L’accord national interprofessionnel (ANI) rend obligatoire à compter du 1er janvier 2016 l’adhésion à une assurance complémentaire santé pour tous les salariéEs et leurs ayants-droits. Le gouvernement a fait ce choix plutôt que d’étendre le remboursement de la Sécu à 100 %. Les cotisations et couvertures seront variables d’une entreprise à l’autre, et pourront être limitées à un panier de soins. Les cotisations seront prises en charge à 50 % par les employeurs qui bénéficient d’une exonération de ces cotisations sociales en plus de la déduction de l’impôt sur les sociétés, alors que la déduction pour les salariéEs a été supprimée. Hollande a annoncé en juin que ce dispositif serait étendu aux retraitéEs d’ici 2017.

Les réseaux de soins

Après les assurances, les mutuelles ont la possibilité depuis 2013 de créer des réseaux de soins. Leurs adhérentEs sont mieux remboursés lorsqu’ils consultent un professionnel rattaché au réseau à partir du moment où la Sécurité sociale prend en charge moins de 50 % du remboursement. C’est donc réservé aux opticiens, dentistes et audioprothésistes... pour le moment. Mais les remboursements des soins courants n’ont cessé de baisser pour atteindre 55 %...

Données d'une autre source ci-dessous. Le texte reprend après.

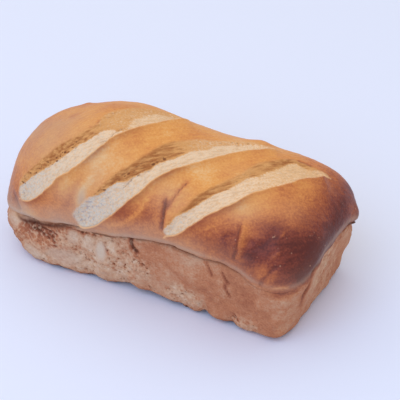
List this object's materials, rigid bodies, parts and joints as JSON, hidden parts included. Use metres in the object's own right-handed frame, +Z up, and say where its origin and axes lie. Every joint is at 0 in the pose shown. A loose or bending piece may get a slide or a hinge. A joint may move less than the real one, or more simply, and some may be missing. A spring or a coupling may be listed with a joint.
{
  "type": "tin loaf",
  "caption": "Oblong loaf with flared walls below a crease and a domed crust cut by slanting slashes, each with a raised lip, resting on a flat base.",
  "frame": {"origin": "under the middle of the loaf's bounding box, on the surface that it rests on", "axes": "+X along the loaf towards its squarer, darker end, +Y across it away from the slashes' lower ends, +Z up"},
  "size_m": [0.251, 0.123, 0.1111],
  "materials": {
    "crust": "baked crust, satin on the dome and dull on the wall"
  },
  "bodies": {
    "root": {"loaf": "crust"}
  },
  "joints": []
}
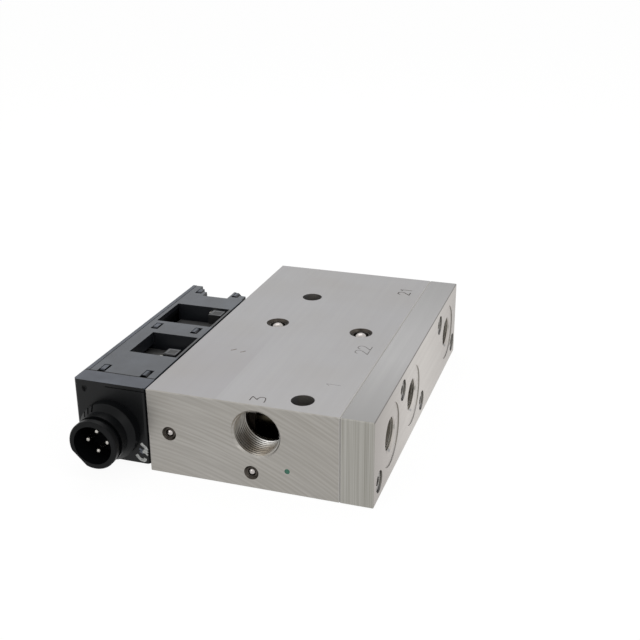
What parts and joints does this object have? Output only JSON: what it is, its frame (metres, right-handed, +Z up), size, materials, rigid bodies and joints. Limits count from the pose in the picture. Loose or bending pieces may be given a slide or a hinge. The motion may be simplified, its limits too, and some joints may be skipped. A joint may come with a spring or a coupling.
{
  "type": "pneumatic solenoid valve block",
  "caption": "Rectangular metal valve block with a screwed end plate of threaded ports, drilled galleries with ball plugs, and a side housing with solenoids and a bayonet connector.",
  "frame": {"origin": "middle of the metal block's underside, end plate included, on the mounting plane", "axes": "+Z up from the base; -Y towards the front face with the exhaust port and the connector; +X towards the end plate with the three ports; the solenoid housing is on the -X side"},
  "size_m": [0.1375, 0.1867, 0.04],
  "materials": {
    "milled_aluminium": "face-milled with fine streaks",
    "plate_aluminium": "milled and clear anodised",
    "black_steel": "dark phosphate coat",
    "zinc_steel": "zinc plated",
    "seal_rubber": "moulded nitrile rubber",
    "plug_steel": "turned",
    "ball_steel": "ground and polished",
    "spring_steel": "drawn wire and stamped strip",
    "spool_aluminium": "hard anodised",
    "housing_plastic": "moulded glass-filled nylon",
    "lid_plastic": "moulded glass-filled nylon",
    "bobbin_plastic": "moulded",
    "winding_copper": "enamelled copper wire",
    "tinned_contacts": "tin plated",
    "yoke_steel": "bent and plated strip",
    "core_iron": "turned soft iron",
    "tube_steel": "drawn stainless tube",
    "nozzle_brass": "turned"
  },
  "bodies": {
    "block": {"manifold_block": "milled_aluminium", "end_plate": "plate_aluminium", "end_plate_screws": "black_steel", "port_seals": "seal_rubber", "large_plug_sleeves": "plug_steel", "large_plug_balls": "ball_steel", "small_plug_sleeves": "plug_steel", "small_plug_balls": "ball_steel", "spring_washers": "spring_steel", "spool_spring_1": "spring_steel", "spool_spring_22": "spring_steel", "spool_spring_21": "spring_steel", "solenoid_housing": "housing_plastic", "housing_lid": "lid_plastic", "housing_gasket": "seal_rubber", "housing_screws": "zinc_steel", "contact_pins": "tinned_contacts", "lead_frame": "tinned_contacts", "bobbin_1": "bobbin_plastic", "bobbin_2": "bobbin_plastic", "winding_1": "winding_copper", "winding_2": "winding_copper", "yoke_1": "yoke_steel", "yoke_2": "yoke_steel", "fixed_core_1": "core_iron", "fixed_core_2": "core_iron", "core_nuts": "zinc_steel", "guide_tube_1": "tube_steel", "guide_tube_2": "tube_steel", "tube_seals": "seal_rubber", "pilot_nozzles": "nozzle_brass", "armature_spring_1": "spring_steel", "armature_spring_2": "spring_steel"},
    "valve_spool_1": {"spool_1": "spool_aluminium", "spool_seals_1": "seal_rubber"},
    "valve_spool_22": {"spool_22": "spool_aluminium", "spool_seals_22": "seal_rubber"},
    "valve_spool_21": {"spool_21": "spool_aluminium", "spool_seals_21": "seal_rubber"},
    "solenoid_armature_1": {"armature_1": "core_iron", "armature_seal_1": "seal_rubber"},
    "solenoid_armature_2": {"armature_2": "core_iron", "armature_seal_2": "seal_rubber"}
  },
  "joints": [
    {"name": "spool_1_slide", "type": "slide", "parent": "block", "child": "valve_spool_1", "axis": [1, 0, 0], "range_m": [0, 0.0045], "stiffness_N_per_m": 900, "springref_m": -0.004, "deforming": ["spool_spring_1"]},
    {"name": "spool_22_slide", "type": "slide", "parent": "block", "child": "valve_spool_22", "axis": [1, 0, 0], "range_m": [0, 0.0045], "stiffness_N_per_m": 900, "springref_m": -0.004, "deforming": ["spool_spring_22"]},
    {"name": "spool_21_slide", "type": "slide", "parent": "block", "child": "valve_spool_21", "axis": [1, 0, 0], "range_m": [0, 0.0045], "stiffness_N_per_m": 900, "springref_m": -0.004, "deforming": ["spool_spring_21"]},
    {"name": "armature_1_slide", "type": "slide", "parent": "block", "child": "solenoid_armature_1", "axis": [-1, 0, 0], "range_m": [0, 0.0008], "stiffness_N_per_m": 600, "springref_m": -0.002, "deforming": ["armature_spring_1"]},
    {"name": "armature_2_slide", "type": "slide", "parent": "block", "child": "solenoid_armature_2", "axis": [-1, 0, 0], "range_m": [0, 0.0008], "stiffness_N_per_m": 600, "springref_m": -0.002, "deforming": ["armature_spring_2"]}
  ]
}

La montée des assurances privées

Les assurances se concentrent et proposent des offres alléchantes, parfois moins chères que les mutuelles. Les mutuelles s’adaptent en renonçant à leur principes pour proposer « une gamme d’offre de contrats ». Des mutuelles se démutualisent ou fusionnent avec des assurances. Des groupes de protection sociale comme Malakoff-Méderic rassemblent dans une même entité des institutions de retraites complémentaires, de prévoyance, des mutuelles, des sociétés d’assurance. Les mutuelles, au nombre de 5 780 en 1995, sont aujourd’hui moins de 500. Elles ne seront plus qu’une centaine en 2018 (Étude du cabinet SIA Partners, les Échos du 25 septembre 2014).